My heart leaped into my throat and all reason flew out of my head when I read the return on the envelope. Although it was addressed to my 18 year old son, he wasn’t home, I took it to my husband and told him I was tempted to open it. He reminded me that there’s not a draft and it was just a confirmation letter, that Mikal had received one when he turned 18 too.
But for a moment, before reality was spoken to me, all I could think was, “No, not my son, he’s too young.” And I thought of all the sons, the ones who have been drafted in a time long ago and for a moment it seemed I was one with their moms, feeling what they must have felt and I hope I never have that reality. You can think I’m evil, un-American, etc. But in that moment, I was simply a mom.
I remember how awful I felt (first marriage) when my husband received one
of those.
Long story... but he never had to go... it was when Nixon called a
moratorium on it.
I can understand you very well ! and that has nothing to do with your
country, only a abnormal woman would like to send her son into a war ! We
are all first mothers !
But what I don't understand is, that he can be drafted, or did I
misunderstand. I thought all American soldiers go to war on their own and
free will and are not forced by the government to go. Here in Europe we
only have soldiers who choose to be soldiers, the obligatory military
service doesn't exist anymore.
My heart would have been in my throat too. I hope I never ever see one of
those. I hope your son never has to go to war. My friend's son has done
two tours in Iraq. Every single phone call, she holds her breath. It is
just awful. Such a terrible thing to have to go through.
I hear ya. My Godson has been over twice and we don't know if he's going to
volunteer to go again. It's got nothing to do with patriotism.
Even getting a confirmation letter must be the worst feeling for any
mother. I came over to say I had given you award but this now seems so
trivial.
Any kind of mail for the government can stop you in your tracks.

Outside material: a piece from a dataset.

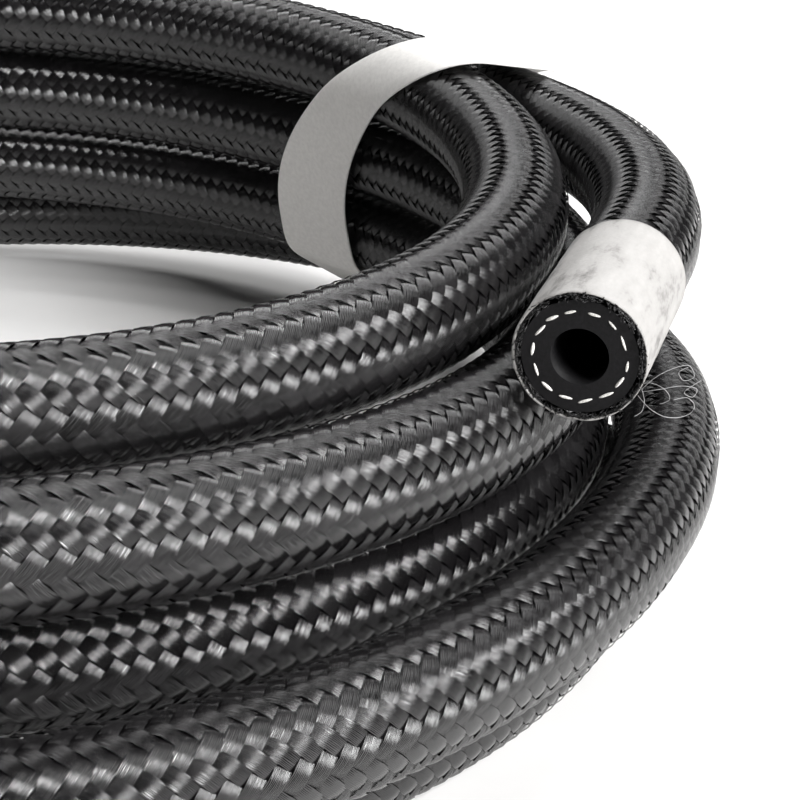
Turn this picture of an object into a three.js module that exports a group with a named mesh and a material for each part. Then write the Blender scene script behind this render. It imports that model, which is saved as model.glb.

Especially that one. I remember when my husband (boyfriend then) got his
and had to fill it out, sign & send back... it is so surreal.
I sure hope we never have another draft. I saw my cousins mixture of pride
and heartbreak when her son decided to join the Marines. He is SO happy and
it's so right for him. Right now he is stationed in the US. I can't imagine
though not having a choice..when we are based on choice. There are So many
other countries where it isn't an option either. Back 20+ years ago I knew
Amit and Amar..brother and sister from Israel. They had to join the army
when they were 18. He lost a leg...I knew them when they were 16 and
17...they were SO scared, they didn't want to..they were "small" people. I
can't even imagine.
Oh man - My heart would have been leaping in my throat too. I just hope
that in 11 years our army is still volunteer and that there is no draft!!!
I won't be prepared to receive a letter like that either.
I remember when my husband (he was my boyfriend then) got one of those. I
didn't like it very much.
Lisa, I certainly don't consider your reaction to be "un-American". It is
a natural first reaction to the possibility that your son might be sent
into harm's way. Hugs.
It is not about being un-American or just being a mom. It's about love and
being a parent.
No, not un-American. Just human, just a Mom. I was always grateful my
girls didn't have to sign up for Selective Service. One of the joys of
daughters.
I think I'm a very patriotic person, but as this war has worn on and
outlived our (likely unrealistic) expectations for a reasonable time frame
with no clear end in sight? Well, I've become slightly less trusting and
much less convinced that we are doing the right thing. And I really REALLY
do NOT want my son to join the Marines in a few months. I know I need to
let him make his own choices, and I will. But I can hope for him to change
his mind can't I? I will be proud of him and I will pray for him every day
whether he joins or not. Ugh! Where is the freaking box of Kleenex!?!
I echo Gattina. In my country people voluntarily sign in to be part of the
military...though I know in the law there is that provision BUT only when
the country is in danger of invasion.
I am so with you on that. I am a mom first and that would override all
reason.
I think your response is totally natural. I think I will have the same
reaction. I will have to see 3 of those letters arrive, I am not looking
forward to it. I just hope that when the time comes for my boys that they
will still have a choice.
I'm not a mother but I would feel the SAME way as you!!!!!
I had to explain Drafts to my 8 year old the other day. (his question btw)
It was hard and that return address took my breath away too.
I with you, I've got two that are drafting age and they are my only two.
Part of me would just die if I had to say goodbye to my boys.
Wow, I'd feel the same exact way. There goes the maternal instinct.
I'm not a Mom, but I can imagine that that would be my worst nightmare...!
Glad the letter isn't what you first thought it was!
I don't think that you are evil at all. I think you are perfectly normal. I
would have felt exactly the same way.
my son got one of those too. scared the bejeebers out of me!!!
Not a mom, and I still can understand that.
There is absolutely nothing un-American about wanting to protect your
child! Any mother would do the same.
That little dog looks like my pain in the butt chihuahua!